Task >> Gather each line of the records where "loose" appears.

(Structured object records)
start

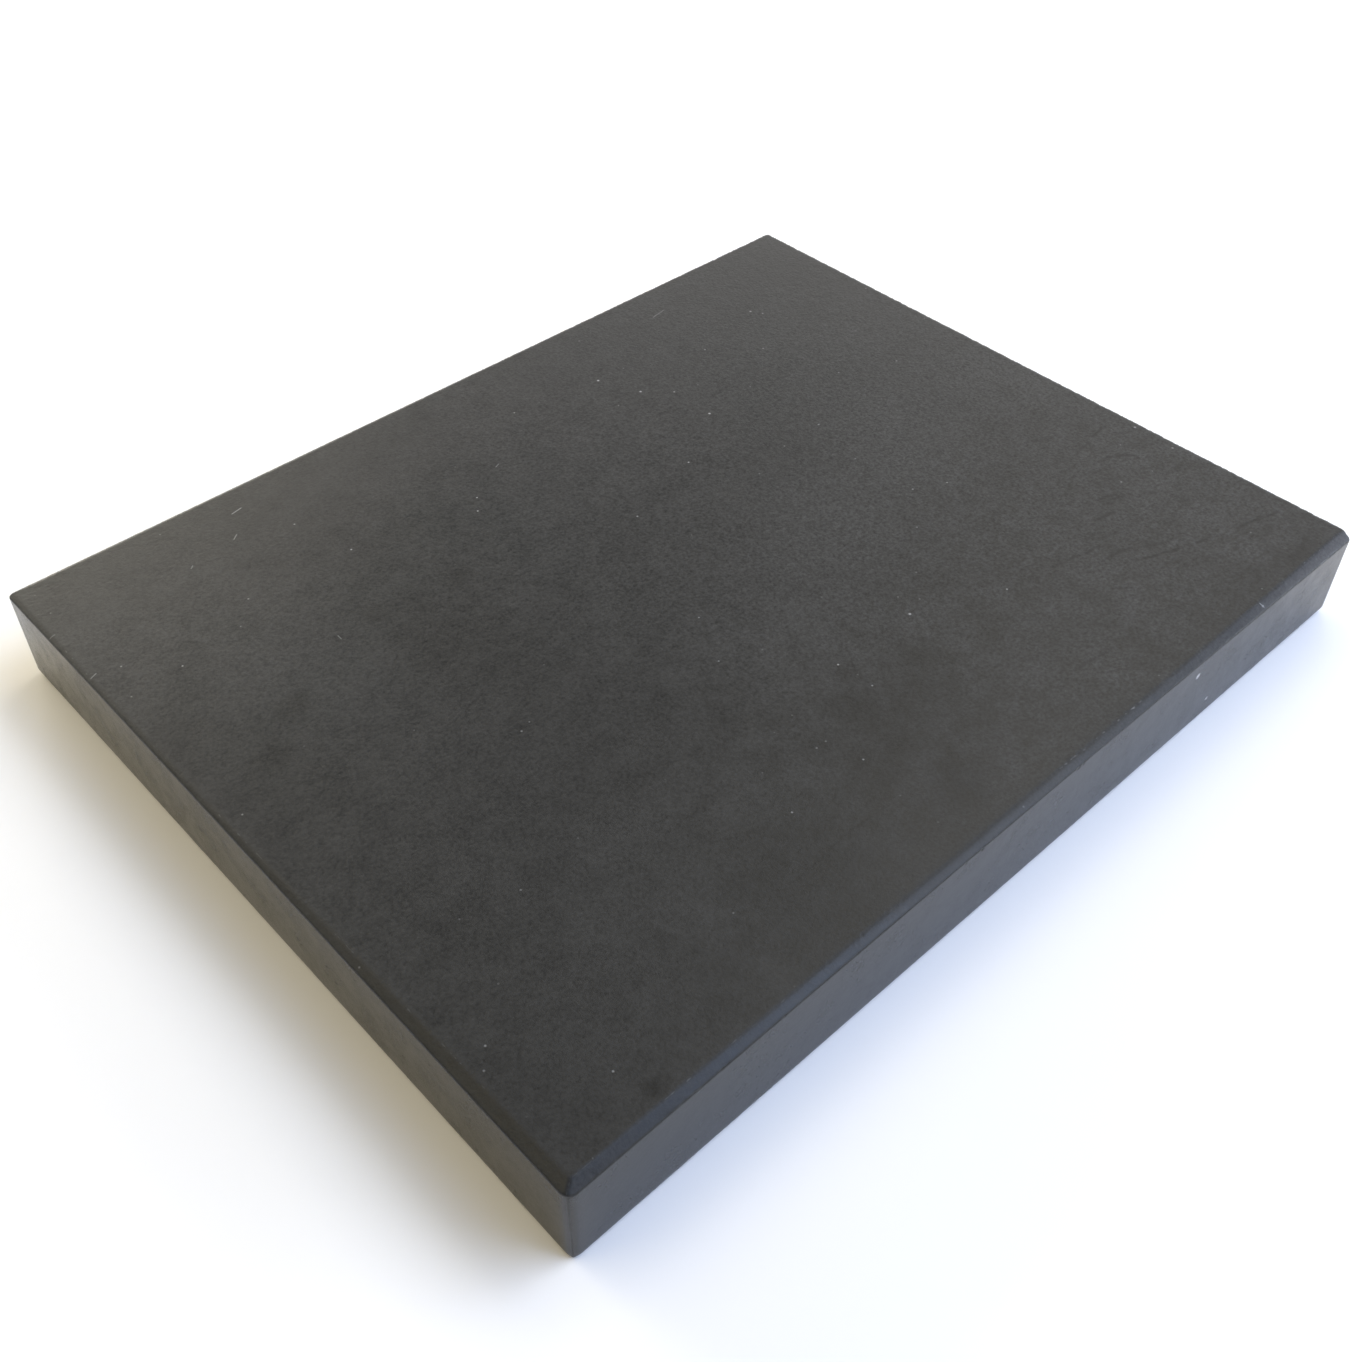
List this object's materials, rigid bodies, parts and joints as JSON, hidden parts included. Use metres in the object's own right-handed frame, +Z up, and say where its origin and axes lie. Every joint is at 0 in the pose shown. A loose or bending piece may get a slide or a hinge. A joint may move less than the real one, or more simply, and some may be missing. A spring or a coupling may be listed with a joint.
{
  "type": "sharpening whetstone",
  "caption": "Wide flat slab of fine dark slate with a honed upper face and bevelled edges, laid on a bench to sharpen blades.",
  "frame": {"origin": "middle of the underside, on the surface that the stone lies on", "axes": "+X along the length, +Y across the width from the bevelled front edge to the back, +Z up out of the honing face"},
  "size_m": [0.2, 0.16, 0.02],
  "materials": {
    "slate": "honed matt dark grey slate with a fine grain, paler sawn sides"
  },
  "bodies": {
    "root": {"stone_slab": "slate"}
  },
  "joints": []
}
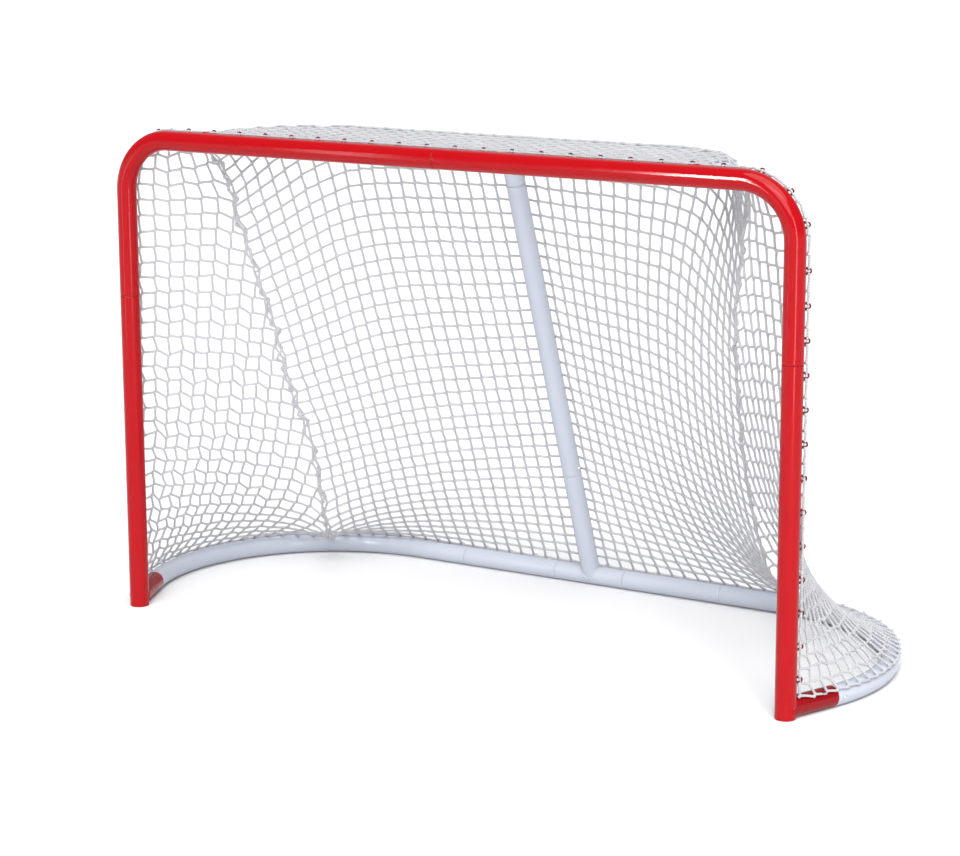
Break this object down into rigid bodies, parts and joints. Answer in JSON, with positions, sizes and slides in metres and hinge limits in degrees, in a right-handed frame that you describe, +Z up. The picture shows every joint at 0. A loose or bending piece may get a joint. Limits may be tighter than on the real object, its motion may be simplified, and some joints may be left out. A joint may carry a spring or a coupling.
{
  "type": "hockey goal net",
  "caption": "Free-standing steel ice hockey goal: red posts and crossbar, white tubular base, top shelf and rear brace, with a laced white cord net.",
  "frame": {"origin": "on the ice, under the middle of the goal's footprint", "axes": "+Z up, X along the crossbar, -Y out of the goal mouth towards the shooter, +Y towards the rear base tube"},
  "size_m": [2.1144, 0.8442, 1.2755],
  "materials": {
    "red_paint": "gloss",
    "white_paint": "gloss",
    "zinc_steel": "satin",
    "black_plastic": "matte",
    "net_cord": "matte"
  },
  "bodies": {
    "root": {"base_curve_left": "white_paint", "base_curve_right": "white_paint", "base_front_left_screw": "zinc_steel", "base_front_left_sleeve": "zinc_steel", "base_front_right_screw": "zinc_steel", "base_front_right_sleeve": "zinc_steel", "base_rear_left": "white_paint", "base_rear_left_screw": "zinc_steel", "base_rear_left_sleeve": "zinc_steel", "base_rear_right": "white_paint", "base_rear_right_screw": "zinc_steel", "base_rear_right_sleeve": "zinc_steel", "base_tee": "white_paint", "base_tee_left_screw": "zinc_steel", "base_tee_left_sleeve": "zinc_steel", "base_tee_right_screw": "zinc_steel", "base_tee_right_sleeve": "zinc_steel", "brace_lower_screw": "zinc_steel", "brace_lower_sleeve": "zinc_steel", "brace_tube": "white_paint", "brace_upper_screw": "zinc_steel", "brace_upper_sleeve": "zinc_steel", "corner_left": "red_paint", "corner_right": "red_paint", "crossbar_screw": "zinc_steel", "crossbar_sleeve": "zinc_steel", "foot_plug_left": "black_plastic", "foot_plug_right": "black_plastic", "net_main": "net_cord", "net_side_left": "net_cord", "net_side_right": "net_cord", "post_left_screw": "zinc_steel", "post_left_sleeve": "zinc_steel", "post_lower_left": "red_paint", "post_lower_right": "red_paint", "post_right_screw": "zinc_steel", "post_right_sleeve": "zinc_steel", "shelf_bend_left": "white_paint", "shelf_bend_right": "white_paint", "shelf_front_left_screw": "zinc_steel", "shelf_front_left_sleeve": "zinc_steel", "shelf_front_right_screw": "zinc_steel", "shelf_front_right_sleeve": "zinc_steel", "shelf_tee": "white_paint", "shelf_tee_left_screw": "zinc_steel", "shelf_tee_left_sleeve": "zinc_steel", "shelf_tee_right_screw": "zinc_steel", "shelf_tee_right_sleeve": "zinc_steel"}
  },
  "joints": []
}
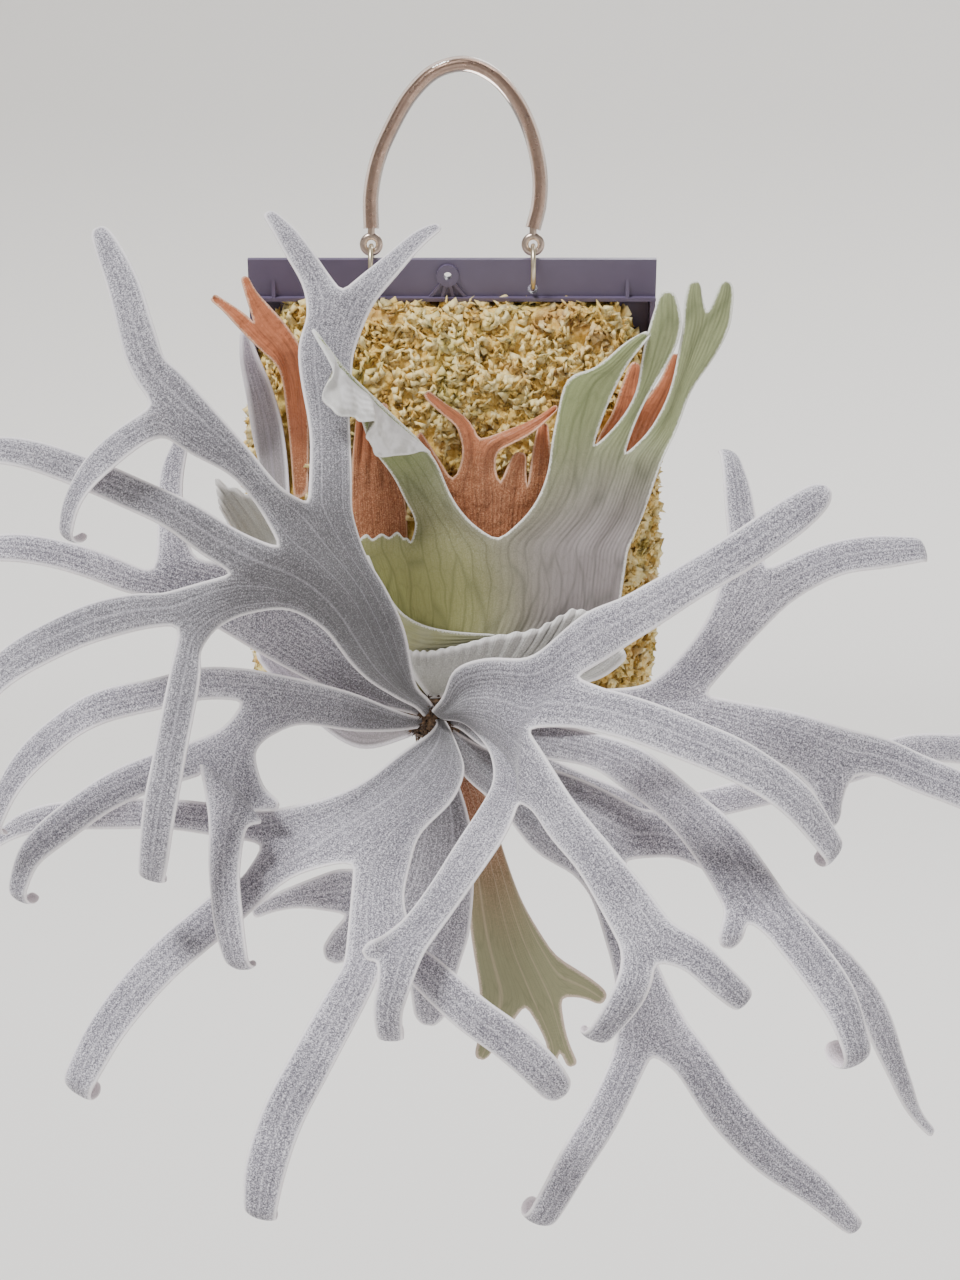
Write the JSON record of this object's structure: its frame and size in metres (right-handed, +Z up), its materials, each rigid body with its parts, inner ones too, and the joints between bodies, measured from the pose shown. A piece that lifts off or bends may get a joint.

end

Response >>
List this object's materials, rigid bodies, parts and joints as JSON, hidden parts included. Use metres in the object's own right-handed frame, +Z up, and say where its origin and axes lie. Every joint is at 0 in the pose shown. A loose or bending piece may get a slide or a hinge. A joint may move less than the real one, or more simply, and some may be missing. A spring or a coupling may be listed with a joint.
Break this object down into rigid bodies, parts and joints. Answer in JSON, with positions, sizes and slides in metres and hinge limits in degrees, in a right-handed frame that you describe, +Z up. The picture shows every joint at 0. A loose or bending piece may get a joint. Limits may be tighter than on the real object, its motion may be simplified, and some joints may be left out. A joint may carry a spring or a coupling.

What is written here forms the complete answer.